What to do: Write out the listing in full, matching it word for word.

Dataset excerpt:
--

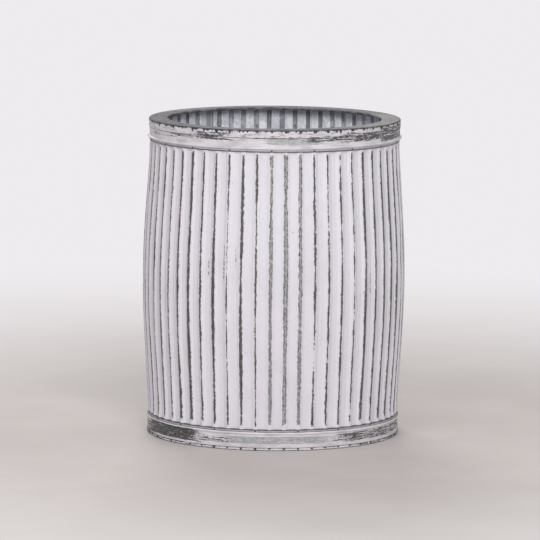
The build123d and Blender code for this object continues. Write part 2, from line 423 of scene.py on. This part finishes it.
def wall_paint():
    """Chalky paint on the ribbed wall, rubbed through to dark metal along the crests."""
    n = Nodes("painted_sheet")
    _, rib, across = n.nearest_rib()
    angle = n.angle()
    own = n.noise(n.combine(n.times(rib, 7.31), 0.0, 0.0), 0.0)
    slow = n.noise(n.stretched(70, 9), 2.0, 0.5)
    mid = n.noise(n.stretched(160, 45, 3.0), 3.0, 0.6)
    ragged = n.noise(n.stretched(520, 230, 5.0), 4.0, 0.74)
    grain = n.noise(n.stretched(420, 170, 8.0), 4.0, 0.75)

    # Half width of the rubbed stripe along each crest
    broad = n.band(angle, *BROAD_RUBS)
    dark = n.add(n.band(angle, *DARK_LEFT_RUBS), n.band(angle, *DARK_RIGHT_RUBS))
    broken = n.band(angle, *BROKEN_RUBS)
    sides = n.step(n.math("ABSOLUTE", angle), SIDE_WIDENING_FROM, SIDE_WIDENING_FULL)
    width = n.add(n.times(broad, BROAD_GAIN), n.times(dark, DARK_GAIN))
    width = n.add(width, n.times(broken, -BROKEN_LOSS))
    width = n.add(width, n.times(sides, SIDE_GAIN))
    width = n.add(width, n.add(n.sway(slow, 5.0), n.sway(own, 2.6)))
    width = n.add(width, n.add(n.sway(mid, 1.8), RUB_HALF_WIDTH))
    gaps = n.step(n.noise(n.stretched(60, 24, 1.5), 2.0), 0.52, 0.62)
    gap_share = n.add(n.times(broken, 0.45), 0.15)
    width = n.add(width, n.times(n.times(gaps, gap_share), -GAP_LOSS))
    inside = n.math("SUBTRACT", n.add(width, n.sway(ragged, 7.5)), across)

    # Bare metal inside the stripe, and its colour: dark at the edge, greyer at its heart
    level = n.add(n.z, n.sway(mid, 0.02))
    rise = n.step(level, BASE_TOP + WHOLE_FOOT, BASE_TOP + WHOLE_FOOT + WHOLE_FADE)
    fall = n.step(level, BAND_BOTTOM - WHOLE_HEAD, BAND_BOTTOM - WHOLE_HEAD - WHOLE_FADE)
    paint_left = n.step(grain, 0.62, 0.70)
    worn = n.times(n.step(inside, -0.12, 0.30), n.times(rise, fall))
    worn = n.times(worn, n.add(1.0, n.times(paint_left, -0.8)))
    heart = n.step(n.add(inside, n.sway(grain, 6.0)), 0.2, 2.0)
    heart = n.times(heart, n.add(n.times(broad, 0.75), 0.08))
    metal = n.mix(n.step(grain, 0.42, 0.62), DARK_METAL, MID_METAL)
    rubbed = n.mix(n.step(ragged, 0.40, 0.58), srgb(124, 126, 126), WORN_GREY)
    rubbed = n.mix(n.step(grain, 0.54, 0.64), rubbed, srgb(200, 198, 203))
    metal = n.mix(heart, metal, rubbed)

    scuffs = 0.0
    for at, height, half_angle, half_height in SCUFFS:
        here = n.times(n.band(angle, at, half_angle, 0.35), n.band(n.z, height, half_height, 0.006))
        scuffs = n.math("MAXIMUM", scuffs, here)
    scuffs = n.times(scuffs, n.step(ragged, 0.50, 0.56))

    # Chalky paint with grime and specks, and dirt with painted shadow along both hoops
    cloud = n.noise(n.stretched(14, 10, 1.0), 3.0)
    dust = n.noise(n.stretched(240, 240, 9.0), 3.0, 0.7)
    dirt = n.add(n.step(cloud, 0.42, 0.75, 0.0, 0.5), n.step(dust, 0.45, 0.75, 0.0, 0.5))
    paint = n.mix(n.clamp(dirt), PAINT, PAINT_DIRTY)
    specks = n.noise(n.stretched(420, 190, 2.0), 2.0, 0.5)
    speck = n.times(n.step(specks, 0.71, 0.75), n.step(mid, 0.5, 0.62))
    under_hoop = n.step(n.z, BAND_BOTTOM - 2 * HOOP_DIRT_AND_SHADOW, BAND_BOTTOM - HOOP_DIRT_AND_SHADOW)
    over_base = n.step(n.z, BASE_TOP + 2 * BASE_DIRT_AND_SHADOW, BASE_TOP + BASE_DIRT_AND_SHADOW)
    dirt_and_shadow_at_hoops = n.times(n.math("MAXIMUM", under_hoop, over_base), n.step(dust, 0.3, 0.5, 0.55, 1.0))
    bare = n.clamp(n.largest(worn, speck, scuffs, dirt_and_shadow_at_hoops))
    colour = n.mix(bare, paint, metal)
    skin = n.noise(n.stretched(260, 260), 5.0, 0.65)
    n.bump(n.add(n.times(worn, -0.6), n.times(skin, 0.35)), 0.0004, 0.5)
    return n.finish(colour, n.add(n.times(worn, -0.12), n.step(skin, 0.2, 0.8, 0.5, 0.62)))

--

Output below:
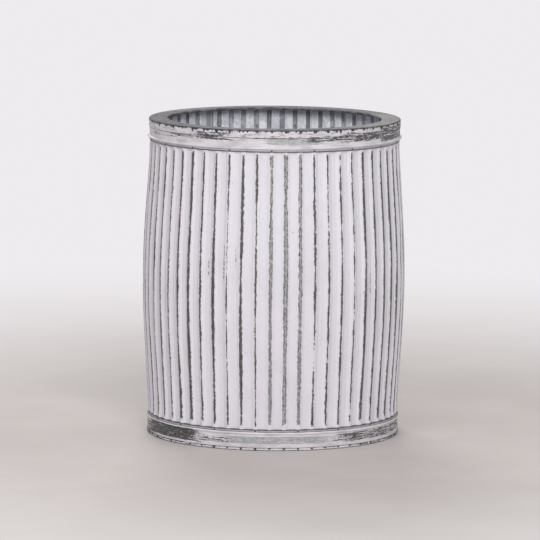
The build123d and Blender code for this object continues. Write part 2, from line 423 of scene.py on. This part finishes it.
def wall_paint():
    """Chalky paint on the ribbed wall, rubbed through to dark metal along the crests."""
    n = Nodes("painted_sheet")
    _, rib, across = n.nearest_rib()
    angle = n.angle()
    own = n.noise(n.combine(n.times(rib, 7.31), 0.0, 0.0), 0.0)
    slow = n.noise(n.stretched(70, 9), 2.0, 0.5)
    mid = n.noise(n.stretched(160, 45, 3.0), 3.0, 0.6)
    ragged = n.noise(n.stretched(520, 230, 5.0), 4.0, 0.74)
    grain = n.noise(n.stretched(420, 170, 8.0), 4.0, 0.75)

    # Half width of the rubbed stripe along each crest
    broad = n.band(angle, *BROAD_RUBS)
    dark = n.add(n.band(angle, *DARK_LEFT_RUBS), n.band(angle, *DARK_RIGHT_RUBS))
    broken = n.band(angle, *BROKEN_RUBS)
    sides = n.step(n.math("ABSOLUTE", angle), SIDE_WIDENING_FROM, SIDE_WIDENING_FULL)
    width = n.add(n.times(broad, BROAD_GAIN), n.times(dark, DARK_GAIN))
    width = n.add(width, n.times(broken, -BROKEN_LOSS))
    width = n.add(width, n.times(sides, SIDE_GAIN))
    width = n.add(width, n.add(n.sway(slow, 5.0), n.sway(own, 2.6)))
    width = n.add(width, n.add(n.sway(mid, 1.8), RUB_HALF_WIDTH))
    gaps = n.step(n.noise(n.stretched(60, 24, 1.5), 2.0), 0.52, 0.62)
    gap_share = n.add(n.times(broken, 0.45), 0.15)
    width = n.add(width, n.times(n.times(gaps, gap_share), -GAP_LOSS))
    inside = n.math("SUBTRACT", n.add(width, n.sway(ragged, 7.5)), across)

    # Bare metal inside the stripe, and its colour: dark at the edge, greyer at its heart
    level = n.add(n.z, n.sway(mid, 0.02))
    rise = n.step(level, BASE_TOP + WHOLE_FOOT, BASE_TOP + WHOLE_FOOT + WHOLE_FADE)
    fall = n.step(level, BAND_BOTTOM - WHOLE_HEAD, BAND_BOTTOM - WHOLE_HEAD - WHOLE_FADE)
    paint_left = n.step(grain, 0.62, 0.70)
    worn = n.times(n.step(inside, -0.12, 0.30), n.times(rise, fall))
    worn = n.times(worn, n.add(1.0, n.times(paint_left, -0.8)))
    heart = n.step(n.add(inside, n.sway(grain, 6.0)), 0.2, 2.0)
    heart = n.times(heart, n.add(n.times(broad, 0.75), 0.08))
    metal = n.mix(n.step(grain, 0.42, 0.62), DARK_METAL, MID_METAL)
    rubbed = n.mix(n.step(ragged, 0.40, 0.58), srgb(124, 126, 126), WORN_GREY)
    rubbed = n.mix(n.step(grain, 0.54, 0.64), rubbed, srgb(200, 198, 203))
    metal = n.mix(heart, metal, rubbed)

    scuffs = 0.0
    for at, height, half_angle, half_height in SCUFFS:
        here = n.times(n.band(angle, at, half_angle, 0.35), n.band(n.z, height, half_height, 0.006))
        scuffs = n.math("MAXIMUM", scuffs, here)
    scuffs = n.times(scuffs, n.step(ragged, 0.50, 0.56))

    # Chalky paint with grime and specks, and dirt with painted shadow along both hoops
    cloud = n.noise(n.stretched(14, 10, 1.0), 3.0)
    dust = n.noise(n.stretched(240, 240, 9.0), 3.0, 0.7)
    dirt = n.add(n.step(cloud, 0.42, 0.75, 0.0, 0.5), n.step(dust, 0.45, 0.75, 0.0, 0.5))
    paint = n.mix(n.clamp(dirt), PAINT, PAINT_DIRTY)
    specks = n.noise(n.stretched(420, 190, 2.0), 2.0, 0.5)
    speck = n.times(n.step(specks, 0.71, 0.75), n.step(mid, 0.5, 0.62))
    under_hoop = n.step(n.z, BAND_BOTTOM - 2 * HOOP_DIRT_AND_SHADOW, BAND_BOTTOM - HOOP_DIRT_AND_SHADOW)
    over_base = n.step(n.z, BASE_TOP + 2 * BASE_DIRT_AND_SHADOW, BASE_TOP + BASE_DIRT_AND_SHADOW)
    dirt_and_shadow_at_hoops = n.times(n.math("MAXIMUM", under_hoop, over_base), n.step(dust, 0.3, 0.5, 0.55, 1.0))
    bare = n.clamp(n.largest(worn, speck, scuffs, dirt_and_shadow_at_hoops))
    colour = n.mix(bare, paint, metal)
    skin = n.noise(n.stretched(260, 260), 5.0, 0.65)
    n.bump(n.add(n.times(worn, -0.6), n.times(skin, 0.35)), 0.0004, 0.5)
    return n.finish(colour, n.add(n.times(worn, -0.12), n.step(skin, 0.2, 0.8, 0.5, 0.62)))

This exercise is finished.